How do we resolve the Brexit mess?

We'd do well to be more wary of greater entanglement with the Anglosphere if that means being a woman to the American agenda rather than be in a largely democratic relationship with our European neighbours even if they do happen to be French or German.
The Americans have flat out rejected any such deal with the UK. One of the great ironies is that the lingua franca, both in European politics and European business is English, something that will only intensify and improve in the coming decades.
 
What is clear is that we need some form of trading arrangement with the EU that gives us free(r) access to the EU market. Whatever we negotiate though won't be as good a deal as that which we threw away in our moment of national hubris.
That is more than likely true, yet what is renegotiated has to be better than the current situation.
 
My apologies. I interpreted it as you saying that something is not on offer, and I’m asking who is doing the offering?

I think that many people would now agree that a renegotiated deal along the lines of the Swiss arrangement would be acceptable to a majority of the UK electorate. If the EU were officially asked for such negotiations, then I think it would agree. Ergo, if that, or something approaching that, is not on ‘offer’, then I can only presume that is because the UK politicians don’t want it and won’t hold it out as an offer to their voters.

That might ease the economic consequences of Brexit but it negates the very reasons we left. We would be tied to the regulatory framework of the EU and its model of capitalism but powerless to change it.

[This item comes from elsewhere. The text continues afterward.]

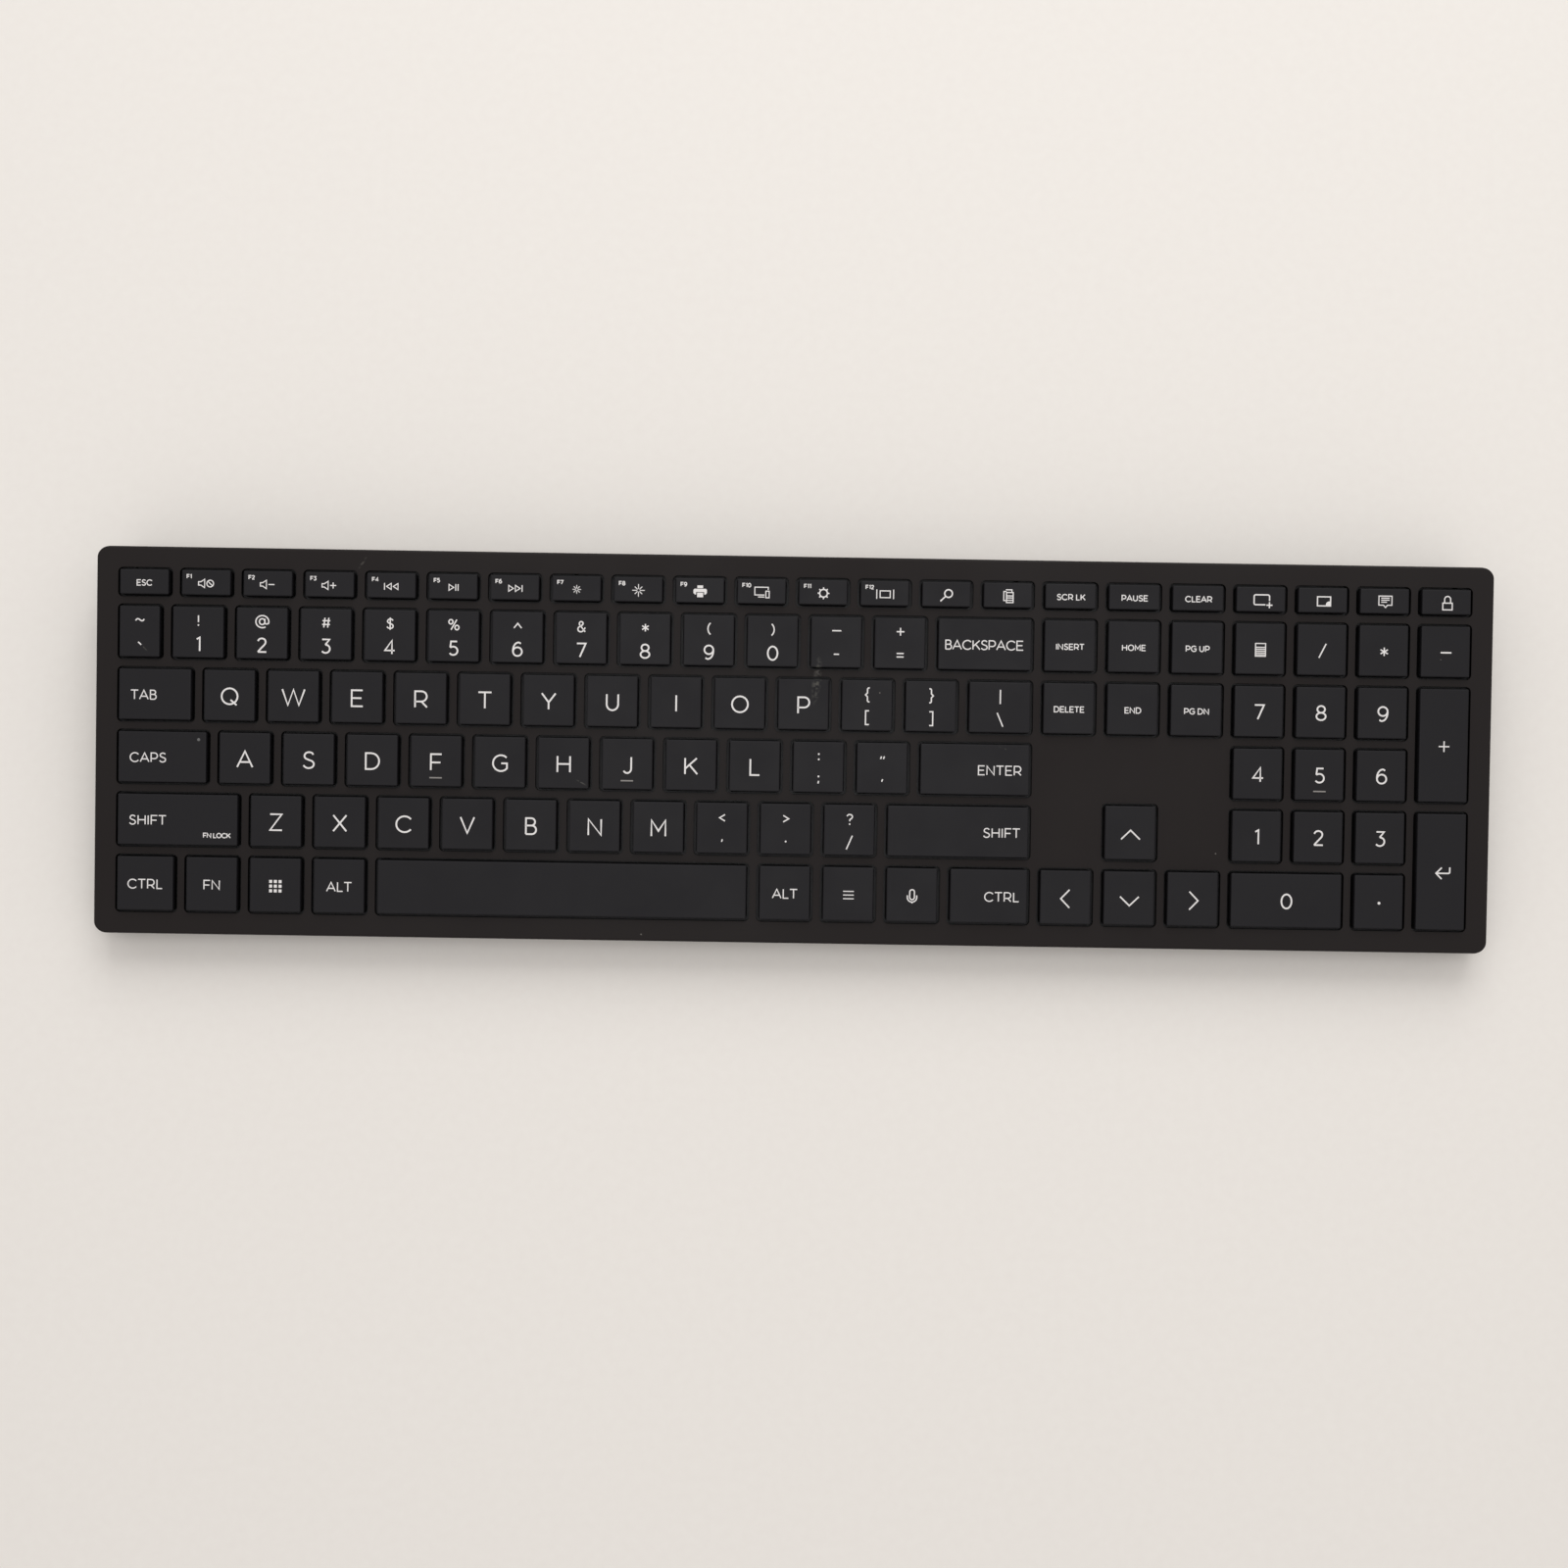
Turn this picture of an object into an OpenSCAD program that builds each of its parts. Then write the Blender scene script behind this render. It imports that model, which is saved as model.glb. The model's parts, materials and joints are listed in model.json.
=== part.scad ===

Europhiles want to rejoin, Europhobes don't, a Swiss solution satisfies neither of them.

It's a non-starter.
 
That might ease the economic consequences of Brexit but it negates the very reasons we left. We would be tied to the regulatory framework of the EU and its model of capitalism but powerless to change it.

Europhiles want to rejoin, Europhobes don't, a Swiss solution satisfies neither of them.

It's a non-starter.
It negates some of the reasons why the UK left, not all, and Europhobes now have to explain how they are going to make up the lost GDP their decisions have cost.

The EU will only expand and consolidate (don’t hear many predicting its imminent disintegration these days), so the UK will soon have an economic entity of around 500 million people (Ukraine plus others) sitting right on its doorstep. It’s powerless to influence it from the outside and weakening itself on the outside, too. Hard to make the best of that either way.
 
It negates some of the reasons why the UK left, not all, and Europhobes now have to explain how they are going to make up the lost GDP their decisions have cost.

The EU will only expand and consolidate (don’t hear many predicting its imminent disintegration these days), so the UK will soon have an economic entity of around 500 million people (Ukraine plus others) sitting right on its doorstep. It’s powerless to influence it from the outside and weakening itself on the outside, too. Hard to make the best of that either way.

For the UK that's the objective reality, but sadly it's not the political reality.

To get where you and I both want to go there needs be a political pathway, but no such pathway exists, let alone a faltering first step.

It'll need a new generation I'm afraid.
 
That might ease the economic consequences of Brexit but it negates the very reasons we left. We would be tied to the regulatory framework of the EU and its model of capitalism but powerless to change it.

Europhiles want to rejoin, Europhobes don't, a Swiss solution satisfies neither of them.

It's a non-starter.
That’s overly simplistic. I’m a Europhile, and I want to rejoin, but recognise that we won’t for the foreseeable. In the meantime we’ve got to do all we can to mitigate this insanity. Being tied to the regulatory framework and being powerless to change it is the price we will need to pay for our arrogance and stupidity.
 
That’s overly simplistic. I’m a Europhile, and I want to rejoin, but recognise that we won’t for the foreseeable. In the meantime we’ve got to do all we can to mitigate this insanity. Being tied to the regulatory framework and being powerless to change it is the price we will need to pay for our arrogance and stupidity.
‘Arrogance’ sums it up beautifully. Believing that the U.K. is somehow more important than it is on the world stage is why the country is where it is right now. A fucking shambles.
 
‘Arrogance’ sums it up beautifully. Believing that the U.K. is somehow more important than it is on the world stage is why the country is where it is right now. A fucking shambles.
The mental thing is that our membership of the EEC/EU pretty much coincided with a period where our post-WW2 decline as a nation was arrested and reversed. Now that decline has resumed. Funny that.

And the generation who benefited the most from that forty odd years membership are the ones (more than any other) who have fucked the job up for our children.

Selfish cunts.
 
It takes guts to admit you were wrong and this goes for nations as well as individuals.

The Germans admitted they were wrong circa 1948 and have since gone from strength to strength. (There are still a small minority of Germans who think Adolf was wonderful, but they are a tiny minority.)

The first step for us is to acknowledge that Brexit was an error. Folly. That does not reverse it, and indeed it cannot be reversed as such. We shall never again enjoy the huge privileges we had as the EU member state with the best deal of all.

But from that starting point, we need to build our way back. The hard truth is there is no realistic alternative.